Posted on: June 11, 2026 | Posted by: Gary Ravitz

Whenever I choose, I can fill my head with swirls of happier images, my sense impressions of my life with Lee. I don’t need to look at our wedding photographs to conjure these emotions; indeed, I couldn’t tell you the last time I sat down to peruse the album of wedding photographs in my bookcase.

My memories of our time together are so deeply ingrained and personally satisfying that, while tomorrow marks our wedding anniversary, to me it will feel like just another day. This might seem counterintuitive. However, making any more of it would elevate an occasion at the expense of recalling Lee for her humanity.

Nonetheless, June will always be a challenging month for me because of this and other red-letter dates on the June calendar.  For example, I turn seventy-five in late June. It’s supposed to be a milestone birthday, I know, but at this stage in my journey, I’m grateful for any birthday. This said, Robyn mentioned throwing a party to celebrate my seventy-fifth birthday. Then we both slept on the idea. And, in the light of the next day, refreshed and clear-headed, we had separately arrived at the same conclusion: why bother?

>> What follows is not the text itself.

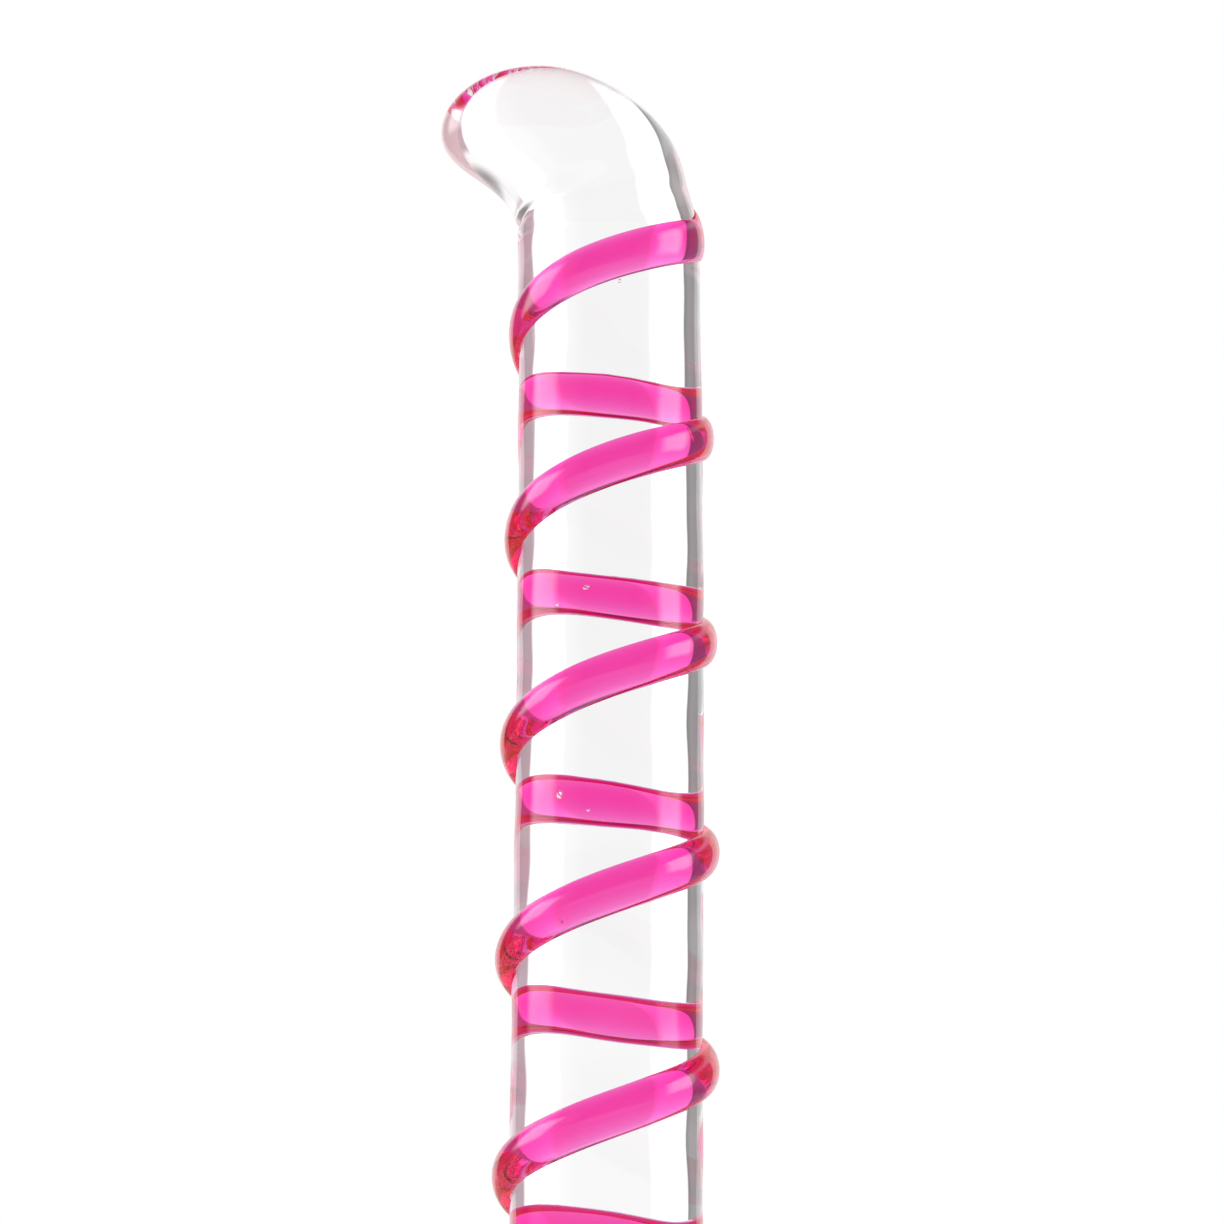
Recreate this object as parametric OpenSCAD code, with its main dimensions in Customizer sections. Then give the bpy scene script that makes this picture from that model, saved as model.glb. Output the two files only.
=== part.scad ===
// Glass dip pen: a solid glass rod with a bent head, a raised glass spiral fused
// round it, a plain grip, a bead at the joint and a twisted fluted glass nib.
// Millimetres. Z runs along the rod with the nib down; z = 0 is the middle of the
// grip, and the head turns over towards -X.

/* [Rod] */
// Diameter of the glass rod under the spiral
rod_d = 10.0; // [8:0.1:12]
// Length of rod left plain between the grip's shoulder and the spiral
rod_plain_len = 2.7; // [1:0.1:12]

/* [Bent head] */
// Angle the head turns through, from the rod to its tip
head_sweep = 119; // [100:1:124]
// Gap between the rod's side and the point that the head is bent about
head_notch = 1.35; // [1.2:0.05:3]
// Distance from that point to the head's tip
head_reach = 5.45; // [4:0.05:6]
// Height of the bend above the upper end of the spiral's centre line
head_lift = -0.45; // [-1:0.05:6]
// How far the rod's side is drawn in just above the start of the bend
head_pinch = 0.3; // [0:0.05:0.4]

/* [Spiral trail] */
// Rise of the spiral in one turn
trail_pitch = 11.36; // [9:0.01:14]
// Number of turns round the rod
trail_turns = 8; // [3:0.5:10]
// Width of the trail along the rod
trail_w = 2.5; // [1.6:0.05:3.2]
// Height of the trail above the rod, away from the head
trail_rise = 0.95; // [0.5:0.05:1.4]
// Height of the trail above the rod where it starts at the head
trail_rise_head = 0.3; // [0.1:0.05:0.5]
// Direction the trail's ends face, measured from +X towards +Y
trail_end_angle = 30; // [-90:1:90]

/* [Grip and neck] */
// How much slimmer the grip is than the rod, across the diameter
grip_waist = 0.5; // [0.2:0.1:1.2]
// Length of the plain grip
grip_len = 24; // [16:0.5:34]
// Length of the shoulder between grip and rod
shoulder_len = 2; // [1:0.1:5]
// How much slimmer the neck is than the grip, across the diameter
neck_waist = 2; // [1.9:0.1:3]
// Length of the taper from grip to neck
neck_taper_len = 5; // [3:0.1:8]
// Length of the straight neck
neck_len = 5; // [4:0.1:8]

/* [Bead at the joint] */
// Width of the bead along the rod
bead_w = 2.2; // [1.4:0.1:2.6]
// Height of the bead above the neck
bead_rise = 0.7; // [0.4:0.05:0.9]

/* [Nib] */
// Length of the fluted nib below the neck
nib_len = 30; // [20:0.5:36]
// How much slimmer the nib's top is than the neck, across the diameter
nib_waist = 0.9; // [0.7:0.1:1.4]
// Diameter of the nib's rounded tip
nib_tip_d = 0.7; // [0.5:0.05:1.2]
// Number of flutes
flute_count = 10; // [6:1:10]
// Depth of the flutes as a share of the nib's radius
flute_depth = 0.3; // [0.15:0.01:0.36]
// Angle the flutes twist through from neck to tip
flute_twist = 200; // [0:5:300]
// Thickness of glass round the socket that takes the nib's shank
socket_wall = 1.3; // [1:0.1:1.6]
// Length of the shank
shank_len = 9; // [5:0.5:10]

/* [Fits] */
// Radial gap between the shank and its socket
shank_fit = 0.05; // [0.02:0.01:0.15]
// Radial gap between the glass laid on the rod and the rod
fuse_fit = 0.01; // [0.01:0.01:0.06]

/* [Hidden] */
rod_r = rod_d / 2;
grip_r = rod_r - grip_waist / 2;
neck_r = grip_r - neck_waist / 2;
nib_r = neck_r - nib_waist / 2;
nib_tip_r = nib_tip_d / 2;
socket_r = neck_r - socket_wall;
shank_r = socket_r - shank_fit;
socket_depth = shank_len + 0.2;
end_chamfer = 0.3;
grip_top = grip_len / 2;
grip_bottom = -grip_len / 2;
shoulder_top = grip_top + shoulder_len;
neck_top = grip_bottom - neck_taper_len;
neck_end = neck_top - neck_len;
trail_bottom = shoulder_top + rod_plain_len + trail_w / 2;
trail_top = trail_bottom + trail_pitch * trail_turns;
bend_z = trail_top + head_lift;
pivot_x = -(rod_r + head_notch);
head_curl = 1.55;
pinch_up = 1.35;
pinch_len = 1;
head_rings = 30;
head_sides = 64;
trail_step = 10;
trail_rings = round(trail_turns * 360 / trail_step);
trail_seat = (rod_r + fuse_fit) / cos(trail_step / 2) - rod_r;
trail_arc = 9;
trail_back = 3;
trail_sides = trail_arc + trail_back;
trail_fade = 1.5;
trail_end_steps = 3;
trail_end_tip = 0.6;
flute_points = 6;
nib_rings = 44;
nib_sides = flute_count * flute_points;
flute_start = 0.12;

// Triangles that close a stack of rings of n points each. The flat ends fan out from one point.
function skin(rings, n, hub = 0) = concat(
    [for (i = [0 : rings - 2], j = [0 : n - 1]) [i * n + j, (i + 1) * n + j, i * n + (j + 1) % n]],
    [for (i = [0 : rings - 2], j = [0 : n - 1])
        [i * n + (j + 1) % n, (i + 1) * n + j, (i + 1) * n + (j + 1) % n]],
    [for (j = [1 : n - 2]) [hub, (hub + j) % n, (hub + j + 1) % n]],
    [for (j = [1 : n - 2]) let (far = (rings - 1) * n)
        [far + hub, far + (hub + j + 1) % n, far + (hub + j) % n]]
);

// How far the head's middle lies from the pivot, at a share of the sweep.
function head_mid(share) = -pivot_x - (-pivot_x - head_reach) * pow(share, head_curl);

// How far the rod's side is drawn in at a height along its middle.
function pinch(z) = head_pinch * exp(-pow((z - bend_z - pinch_up) / pinch_len, 2));

// A point on the rod's side, or on the head's where z is above the bend, lifted outwards.
// Above the bend, z is the height that the rod would reach if it were unbent.
function side_point(angle, z, lift) =
    let (
        turned = max(0, (z - bend_z) / -pivot_x * 180 / PI),
        share = turned / head_sweep,
        radius = rod_r * sqrt(1 - share * share) - pinch(z) * (1 - share) + lift,
        along = head_mid(share) + radius * cos(angle)
    )
    [
        turned > 0 ? pivot_x + along * cos(turned) : radius * cos(angle),
        radius * sin(angle),
        turned > 0 ? bend_z + along * sin(turned) : z
    ];

// One ring round the rod or head, at a height along its middle.
function side_ring(z, lift) =
    [for (j = [0 : head_sides - 1]) side_point(j * 360 / head_sides, z, lift)];

module bent_head() {
    head_len = -pivot_x * head_sweep * PI / 180;
    rings = concat(
        [side_ring(bend_z - 2, -0.05)],
        [for (i = [0 : head_rings]) side_ring(bend_z + head_len * sin(89.2 * i / head_rings), 0)]
    );
    polyhedron(
        points = [for (r = rings) each r],
        faces = skin(len(rings), head_sides),
        convexity = 4
    );
}

module handle_rod() {
    color("aliceblue")
    difference() {
        union() {
            translate([0, 0, shoulder_top])
            cylinder(h = bend_z - 0.5 - shoulder_top, r = rod_r, $fn = 96);
            translate([0, 0, grip_top])
            cylinder(h = shoulder_len, r1 = grip_r, r2 = rod_r, $fn = 96);
            translate([0, 0, grip_bottom])
            cylinder(h = grip_len, r = grip_r, $fn = 96);
            translate([0, 0, neck_top])
            cylinder(h = neck_taper_len, r1 = neck_r, r2 = grip_r, $fn = 96);
            translate([0, 0, neck_end + end_chamfer])
            cylinder(h = neck_len - end_chamfer, r = neck_r, $fn = 96);
            translate([0, 0, neck_end])
            cylinder(h = end_chamfer, r1 = neck_r - end_chamfer, r2 = neck_r, $fn = 96);
            bent_head();
        }
        translate([0, 0, neck_end - 1])
        cylinder(h = socket_depth + 1, r = socket_r, $fn = 96);
    }
}

// Height of the trail above the rod, at a number of turns below the head.
function trail_height(turns) =
    trail_rise - (trail_rise - trail_rise_head) * exp(-turns / trail_fade);

// Share of full size left near either end of the trail, rounded off to a blunt end.
function end_share(steps) = steps >= trail_end_steps ? 1 :
    sqrt(1 - pow(1 - (steps + trail_end_tip) / (trail_end_steps + trail_end_tip), 2));

// One ring of the trail across its path: domed outside, and along the rod's side within.
function trail_ring(i) =
    let (
        angle = trail_end_angle + i * trail_step - trail_rings * trail_step,
        z = trail_top - (trail_rings - i) * trail_step / 360 * trail_pitch,
        size = end_share(min(i, trail_rings - i)),
        rise = trail_height((trail_rings - i) * trail_step / 360) * size,
        half = trail_w / 2 * size
    )
    [
        for (k = [0 : trail_arc - 1])
            let (t = -90 + 180 * k / (trail_arc - 1))
            side_point(angle, z + half * sin(t), trail_seat + rise * cos(t)),
        for (k = [1 : trail_back])
            side_point(angle, z + half - 2 * half * k / (trail_back + 1), trail_seat)
    ];

module spiral_trail() {
    color("deeppink")
    polyhedron(
        points = [for (i = [0 : trail_rings]) each trail_ring(i)],
        faces = skin(trail_rings + 1, trail_sides, (trail_arc - 1) / 2),
        convexity = 12
    );
}

module joint_bead() {
    color("deeppink")
    translate([0, 0, neck_end + end_chamfer + bead_w / 2])
    rotate_extrude($fn = 96)
    intersection() {
        translate([neck_r + bead_rise - bead_w / 2, 0])
        circle(d = bead_w, $fn = 64);
        translate([neck_r + fuse_fit, -bead_w])
        square([bead_w, 2 * bead_w]);
    }
}

// Radius of the nib at a share of its length from neck to tip.
function nib_radius(share) = nib_r - (nib_r - nib_tip_r) * pow(share, 1.7);

// One ring of the nib, with grooves that run in from the plain top.
function nib_ring(i) =
    let (
        share = i / nib_rings,
        z = neck_end - nib_len * share,
        depth = flute_depth * min(1, share / flute_start),
        turn = flute_twist * share
    )
    [
        for (j = [0 : nib_sides - 1])
            let (
                a = 360 * j / nib_sides,
                radius = nib_radius(share) * (1 - depth * (1 - abs(sin(flute_count * a / 2))))
            )
            [radius * cos(a + turn), -radius * sin(a + turn), z]
    ];

module nib() {
    color("aliceblue")
    union() {
        polyhedron(
            points = [for (i = [0 : nib_rings]) each nib_ring(i)],
            faces = skin(nib_rings + 1, nib_sides),
            convexity = 8
        );
        translate([0, 0, neck_end - 1.5])
        cylinder(h = shank_len + 1.5, r = shank_r, $fn = 96);
    }
}

handle_rod();
spiral_trail();
joint_bead();
nib();
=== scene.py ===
"""Looks for the glass dip pen: fused clear and pink glass in a plain white studio."""

import math

import bpy
import numpy as np
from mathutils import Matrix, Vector


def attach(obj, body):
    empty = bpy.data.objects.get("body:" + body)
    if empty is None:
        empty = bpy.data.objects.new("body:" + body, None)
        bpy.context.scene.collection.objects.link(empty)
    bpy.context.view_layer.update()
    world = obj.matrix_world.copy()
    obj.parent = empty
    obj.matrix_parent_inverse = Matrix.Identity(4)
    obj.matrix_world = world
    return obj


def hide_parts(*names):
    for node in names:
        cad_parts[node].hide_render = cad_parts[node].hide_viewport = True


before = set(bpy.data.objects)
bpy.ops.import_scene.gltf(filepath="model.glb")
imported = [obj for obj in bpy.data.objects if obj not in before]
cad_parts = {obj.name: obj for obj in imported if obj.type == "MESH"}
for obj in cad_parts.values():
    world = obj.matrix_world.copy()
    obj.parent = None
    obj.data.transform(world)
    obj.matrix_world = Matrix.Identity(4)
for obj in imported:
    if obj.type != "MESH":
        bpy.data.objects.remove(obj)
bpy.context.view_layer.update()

MM = 0.001
TURN = 2 * math.pi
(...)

I was born on my mother’s birthday, a calendar coincidence that informed our joint birthday celebrations throughout my life until the day my mother died. Lee and I were not yet married when my mother passed, so it’s been a long time.  (I still wonder where my mother  managed to obtain the annual “on our birthday” cards.) Of course, I think of my mom often and don’t rely on a calendar or need a special date to be reminded.

These days, the main thing about June, by my reckoning at least, is that it is the month that marks the final days of Lee’s life. The calendar had just flipped from June to July when suddenly, Lee was gone.

Fortunately, I live in the present with only occasional regrets about past events over which I had no control.  Even if it were not so, I am fortunate to have Robyn’s love, and the love of a few close friends and family, the living souls who make this life worthwhile.

Categories: Widowed Anniversaries

About Gary Ravitz

In relevant part, my musings are for me. It’s one of the ways in which I process losing my sweetest. Of course, Lee didn’t want to die. She had fought like hell, but the relentless cancers kept coming: Skin cancers; breast cancer; head and neck cancer; colon cancer; and finally, the deadly pancreatic cancer. In June 2020, and only after being pressed hard by Lee, her oncologist opined that my wife had from two weeks to two months left to live, turned on her heels and nearly sprinted from the hospital room, never again to be seen or heard from by us. I promptly removed Lee from the hospital and brought her home. It was the right thing to do and I only wish I had acted sooner over “the best” medical advice to the contrary. In fact, my sweet wife only had nine days left to live. At the final, she embraced her own death with great courage and unfailing kindness. It was a truly remarkable display of grace and wondrous to behold. It was my great privilege and honor to be with her every step of the way. And now, it’s my privilege to be able to write a few words to you each week. In a nutshell, I believe every journey is unique, but, hopefully, to know that you do not have to walk it alone can also be reassuring. And, along the way, you might hear a bit more information about me.